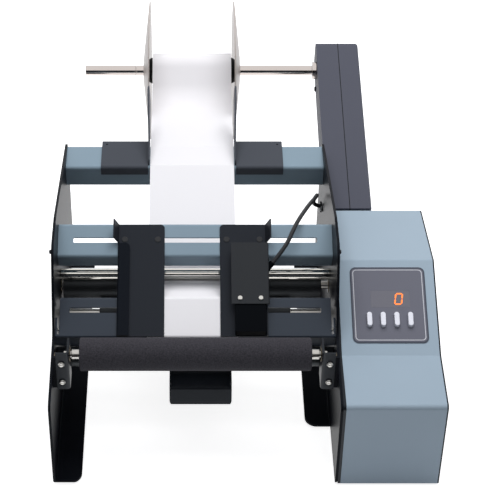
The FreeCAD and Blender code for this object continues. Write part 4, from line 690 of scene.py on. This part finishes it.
# Label roll and strip: white paper labels on a white liner, wound on a grey card core. The strip runs
# from the roll over the rear bar and under the guide rod to the peel edge, and back below it.
card = grained("grey_card", (0.42, 0.36, 0.29), 0.85, grain=1800, relief=0.3, tone=0.1)
paper = grained("label_paper", (0.84, 0.83, 0.86), 0.6, grain=2400, relief=0.04, tone=0.012)
softened("label_core", card, 0.2, 60)
softened("label_roll", paper, 0.2, 60)
softened("label_strip", paper, 0.08, 60)

# Strip guides: folded sheet caps with a satin black coat that slide on the rear bar, each with an ear
# beside the strip.
cap_coat = grained(
    "satin_black_coat", (0.063, 0.069, 0.083), 0.42, grain=1600, relief=0.1, tone=0.06, gloss=0.08
)
for node in ("strip_guide_left", "strip_guide_right"):
    softened(node, cap_coat, 0.35)

# Pouch guides: folded sheet with a dull black coat, one each side of the strip. The left one has a wall along
# its outer edge with a lip folded over the sheet. Wall and lip take a darker, duller copy of the same coat,
# which is painted shade where they look darker than the sheet.
guide_coat = grained(
    "dull_black_coat", (0.009, 0.0105, 0.015), 0.45, grain=1600, relief=0.08, tone=0.08, gloss=0.24
)
# Darker, duller copy of the dull black coat: painted shade on the left guide's wall and lip.
painted_shade_lip = grained("painted_shade_lip", (0.006, 0.0075, 0.011), 0.6, grain=1600, relief=0.08, tone=0.08, gloss=0.08)
softened("pouch_guide_right", guide_coat, 0.3)
left_guide = softened("pouch_guide_left", guide_coat, 0.3)
left_guide.data.materials.append(painted_shade_lip)
# Faces of the wall and lip take the second slot, the copy of the coat that holds the painted shade.
painted_shade_slot = 1
lip_corner = spot(-76, 205, 0)
for face in left_guide.data.polygons:
    if face.center.x < lip_corner.x and face.center.y < lip_corner.y:
        face.material_index = painted_shade_slot

# Guide clamps: black oxidised screws and nuts, two to a guide, that clamp it through the long slot of
# the bar.
softened("guide_clamps_left", black_oxide, 0.2, 40)
softened("guide_clamps_right", black_oxide, 0.2, 40)

# Sensor: a dull black block on the right guide, under a folded cover of coated sheet that two bright
# screws hold.
sensor_black = grained("sensor_black", (0.003, 0.0036, 0.0048), 0.6, grain=1500, relief=0.06, gloss=0.03)
cover_coat = grained(
    "cover_coat", (0.0155, 0.0165, 0.019), 0.38, grain=1600, relief=0.1, tone=0.08, gloss=0.26
)
softened("sensor_body", sensor_black, 0.3, 40)
softened("sensor_cover", cover_coat, 0.25)
softened("sensor_screws", zinc, 0.15, 40)

# Cable grommet: a soft rubber ring in the right plate, through which the sensor's cable goes into the
# arm.
softened("cable_grommet", soft_rubber, 0.2, 40)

──────────

Stated goal »
Return the material in full, exactly as shown.

Reply »
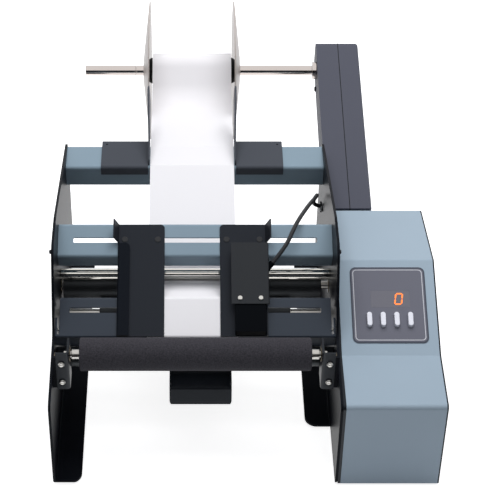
The FreeCAD and Blender code for this object continues. Write part 4, from line 690 of scene.py on. This part finishes it.
# Label roll and strip: white paper labels on a white liner, wound on a grey card core. The strip runs
# from the roll over the rear bar and under the guide rod to the peel edge, and back below it.
card = grained("grey_card", (0.42, 0.36, 0.29), 0.85, grain=1800, relief=0.3, tone=0.1)
paper = grained("label_paper", (0.84, 0.83, 0.86), 0.6, grain=2400, relief=0.04, tone=0.012)
softened("label_core", card, 0.2, 60)
softened("label_roll", paper, 0.2, 60)
softened("label_strip", paper, 0.08, 60)

# Strip guides: folded sheet caps with a satin black coat that slide on the rear bar, each with an ear
# beside the strip.
cap_coat = grained(
    "satin_black_coat", (0.063, 0.069, 0.083), 0.42, grain=1600, relief=0.1, tone=0.06, gloss=0.08
)
for node in ("strip_guide_left", "strip_guide_right"):
    softened(node, cap_coat, 0.35)

# Pouch guides: folded sheet with a dull black coat, one each side of the strip. The left one has a wall along
# its outer edge with a lip folded over the sheet. Wall and lip take a darker, duller copy of the same coat,
# which is painted shade where they look darker than the sheet.
guide_coat = grained(
    "dull_black_coat", (0.009, 0.0105, 0.015), 0.45, grain=1600, relief=0.08, tone=0.08, gloss=0.24
)
# Darker, duller copy of the dull black coat: painted shade on the left guide's wall and lip.
painted_shade_lip = grained("painted_shade_lip", (0.006, 0.0075, 0.011), 0.6, grain=1600, relief=0.08, tone=0.08, gloss=0.08)
softened("pouch_guide_right", guide_coat, 0.3)
left_guide = softened("pouch_guide_left", guide_coat, 0.3)
left_guide.data.materials.append(painted_shade_lip)
# Faces of the wall and lip take the second slot, the copy of the coat that holds the painted shade.
painted_shade_slot = 1
lip_corner = spot(-76, 205, 0)
for face in left_guide.data.polygons:
    if face.center.x < lip_corner.x and face.center.y < lip_corner.y:
        face.material_index = painted_shade_slot

# Guide clamps: black oxidised screws and nuts, two to a guide, that clamp it through the long slot of
# the bar.
softened("guide_clamps_left", black_oxide, 0.2, 40)
softened("guide_clamps_right", black_oxide, 0.2, 40)

# Sensor: a dull black block on the right guide, under a folded cover of coated sheet that two bright
# screws hold.
sensor_black = grained("sensor_black", (0.003, 0.0036, 0.0048), 0.6, grain=1500, relief=0.06, gloss=0.03)
cover_coat = grained(
    "cover_coat", (0.0155, 0.0165, 0.019), 0.38, grain=1600, relief=0.1, tone=0.08, gloss=0.26
)
softened("sensor_body", sensor_black, 0.3, 40)
softened("sensor_cover", cover_coat, 0.25)
softened("sensor_screws", zinc, 0.15, 40)

# Cable grommet: a soft rubber ring in the right plate, through which the sensor's cable goes into the
# arm.
softened("cable_grommet", soft_rubber, 0.2, 40)